* _Set problem_: Extract the listing in its entirety, keeping each line identical to the original.

* _Data_:
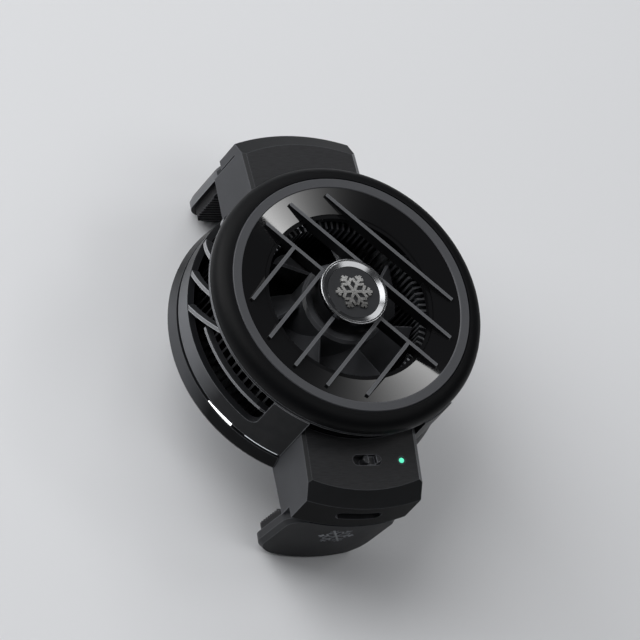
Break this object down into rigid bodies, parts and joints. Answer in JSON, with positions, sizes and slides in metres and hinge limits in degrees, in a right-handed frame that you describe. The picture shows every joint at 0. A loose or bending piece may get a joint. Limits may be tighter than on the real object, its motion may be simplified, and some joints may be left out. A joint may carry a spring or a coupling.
{
  "type": "phone cooling fan",
  "caption": "Clip-on phone cooler: round vented fan body with a slanted grille, a cold plate behind, a fixed arm with switch and power port, and a sprung sliding arm with padded hooks.",
  "frame": {"origin": "middle of the cold plate's flat contact face, on the fan's axis", "axes": "+Z along the fan's axis from the phone to the air intake, +Y toward the sliding arm, +X to the right when looking at the intake with the sliding arm up"},
  "size_m": [0.0616, 0.0846, 0.0434],
  "materials": {
    "shell_black": "fine speckled matte",
    "bezel_black": "satin matte",
    "funnel_gloss": "high gloss",
    "ring_grey": "satin grey",
    "grille_satin": "satin",
    "rim_polished": "polished, smoked",
    "badge_grey": "satin grey",
    "emblem_metal": "fine brushed",
    "pad_rubber": "matte ribbed",
    "seal_silicone": "soft matte",
    "plate_aluminium": "fine turned",
    "sink_aluminium": "dark anodised",
    "fan_plastic": "satin",
    "ceramic_white": "fired matte",
    "leg_metal": "cast",
    "foam_black": "open foam",
    "steel": "rolled",
    "screw_black": "black oxide",
    "brass": "turned",
    "copper": "enamelled wire",
    "magnet_black": "bonded powder",
    "board_green": "solder mask",
    "socket_insulator": "moulded",
    "led_white": "moulded",
    "lens_green": "lit, clear",
    "light_guide": "frosted",
    "lead_insulation": "extruded"
  },
  "bodies": {
    "body": {"vent_housing": "shell_black", "front_bezel": "bezel_black", "face_ring": "ring_grey", "intake_funnel": "funnel_gloss", "intake_grille": "grille_satin", "hub_rim": "rim_polished", "hub_badge": "badge_grey", "hub_emblem": "emblem_metal", "light_ring": "light_guide", "rear_cover": "shell_black", "contact_ring": "seal_silicone", "cold_plate": "plate_aluminium", "cold_ceramic": "ceramic_white", "module_legs": "leg_metal", "hot_ceramic": "ceramic_white", "foam_frame": "foam_black", "heat_sink": "sink_aluminium", "body_screws": "screw_black", "bearing_sleeve": "brass", "motor_board": "board_green", "stator_core": "steel", "stator_coils": "copper", "slide_guides": "socket_insulator", "left_return_spring": "steel", "right_return_spring": "steel", "lower_arm_shell": "shell_black", "lower_arm_lid": "shell_black", "lower_arm_screws": "screw_black", "lower_hook": "shell_black", "lower_grip_pad": "pad_rubber", "control_board": "board_green", "power_socket": "steel", "socket_tongue": "socket_insulator", "switch_body": "socket_insulator", "status_led": "led_white", "status_lens": "lens_green", "module_leads": "lead_insulation", "motor_leads": "lead_insulation"},
    "fan_rotor": {"impeller": "fan_plastic", "rotor_yoke": "steel", "rotor_magnet": "magnet_black", "motor_shaft": "steel"},
    "sliding_arm": {"upper_arm_shell": "shell_black", "upper_arm_lid": "shell_black", "upper_arm_screws": "screw_black", "upper_hook": "shell_black", "upper_grip_pad": "pad_rubber", "slide_yoke": "steel", "yoke_screws": "screw_black"},
    "switch_slider": {"switch_knob": "shell_black"}
  },
  "joints": [
    {"name": "fan_spin", "type": "hinge", "parent": "body", "child": "fan_rotor", "pos_m": [0, 0, 0.0157], "axis": [0, 0, 1], "continuous": true},
    {"name": "arm_slide", "type": "slide", "parent": "body", "child": "sliding_arm", "axis": [0, 1, 0], "range_m": [0, 0.0164], "stiffness_N_per_m": 250, "springref_m": -0.0164, "deforming": ["left_return_spring", "right_return_spring"]},
    {"name": "switch_slide", "type": "slide", "parent": "body", "child": "switch_slider", "axis": [1, 0, 0], "range_m": [-0.002, 0]}
  ]
}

* _Result_:
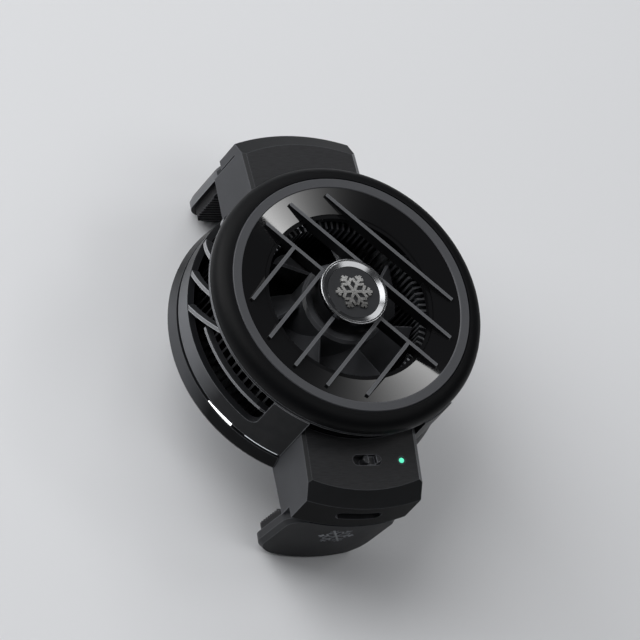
Break this object down into rigid bodies, parts and joints. Answer in JSON, with positions, sizes and slides in metres and hinge limits in degrees, in a right-handed frame that you describe. The picture shows every joint at 0. A loose or bending piece may get a joint. Limits may be tighter than on the real object, its motion may be simplified, and some joints may be left out. A joint may carry a spring or a coupling.
{
  "type": "phone cooling fan",
  "caption": "Clip-on phone cooler: round vented fan body with a slanted grille, a cold plate behind, a fixed arm with switch and power port, and a sprung sliding arm with padded hooks.",
  "frame": {"origin": "middle of the cold plate's flat contact face, on the fan's axis", "axes": "+Z along the fan's axis from the phone to the air intake, +Y toward the sliding arm, +X to the right when looking at the intake with the sliding arm up"},
  "size_m": [0.0616, 0.0846, 0.0434],
  "materials": {
    "shell_black": "fine speckled matte",
    "bezel_black": "satin matte",
    "funnel_gloss": "high gloss",
    "ring_grey": "satin grey",
    "grille_satin": "satin",
    "rim_polished": "polished, smoked",
    "badge_grey": "satin grey",
    "emblem_metal": "fine brushed",
    "pad_rubber": "matte ribbed",
    "seal_silicone": "soft matte",
    "plate_aluminium": "fine turned",
    "sink_aluminium": "dark anodised",
    "fan_plastic": "satin",
    "ceramic_white": "fired matte",
    "leg_metal": "cast",
    "foam_black": "open foam",
    "steel": "rolled",
    "screw_black": "black oxide",
    "brass": "turned",
    "copper": "enamelled wire",
    "magnet_black": "bonded powder",
    "board_green": "solder mask",
    "socket_insulator": "moulded",
    "led_white": "moulded",
    "lens_green": "lit, clear",
    "light_guide": "frosted",
    "lead_insulation": "extruded"
  },
  "bodies": {
    "body": {"vent_housing": "shell_black", "front_bezel": "bezel_black", "face_ring": "ring_grey", "intake_funnel": "funnel_gloss", "intake_grille": "grille_satin", "hub_rim": "rim_polished", "hub_badge": "badge_grey", "hub_emblem": "emblem_metal", "light_ring": "light_guide", "rear_cover": "shell_black", "contact_ring": "seal_silicone", "cold_plate": "plate_aluminium", "cold_ceramic": "ceramic_white", "module_legs": "leg_metal", "hot_ceramic": "ceramic_white", "foam_frame": "foam_black", "heat_sink": "sink_aluminium", "body_screws": "screw_black", "bearing_sleeve": "brass", "motor_board": "board_green", "stator_core": "steel", "stator_coils": "copper", "slide_guides": "socket_insulator", "left_return_spring": "steel", "right_return_spring": "steel", "lower_arm_shell": "shell_black", "lower_arm_lid": "shell_black", "lower_arm_screws": "screw_black", "lower_hook": "shell_black", "lower_grip_pad": "pad_rubber", "control_board": "board_green", "power_socket": "steel", "socket_tongue": "socket_insulator", "switch_body": "socket_insulator", "status_led": "led_white", "status_lens": "lens_green", "module_leads": "lead_insulation", "motor_leads": "lead_insulation"},
    "fan_rotor": {"impeller": "fan_plastic", "rotor_yoke": "steel", "rotor_magnet": "magnet_black", "motor_shaft": "steel"},
    "sliding_arm": {"upper_arm_shell": "shell_black", "upper_arm_lid": "shell_black", "upper_arm_screws": "screw_black", "upper_hook": "shell_black", "upper_grip_pad": "pad_rubber", "slide_yoke": "steel", "yoke_screws": "screw_black"},
    "switch_slider": {"switch_knob": "shell_black"}
  },
  "joints": [
    {"name": "fan_spin", "type": "hinge", "parent": "body", "child": "fan_rotor", "pos_m": [0, 0, 0.0157], "axis": [0, 0, 1], "continuous": true},
    {"name": "arm_slide", "type": "slide", "parent": "body", "child": "sliding_arm", "axis": [0, 1, 0], "range_m": [0, 0.0164], "stiffness_N_per_m": 250, "springref_m": -0.0164, "deforming": ["left_return_spring", "right_return_spring"]},
    {"name": "switch_slide", "type": "slide", "parent": "body", "child": "switch_slider", "axis": [1, 0, 0], "range_m": [-0.002, 0]}
  ]
}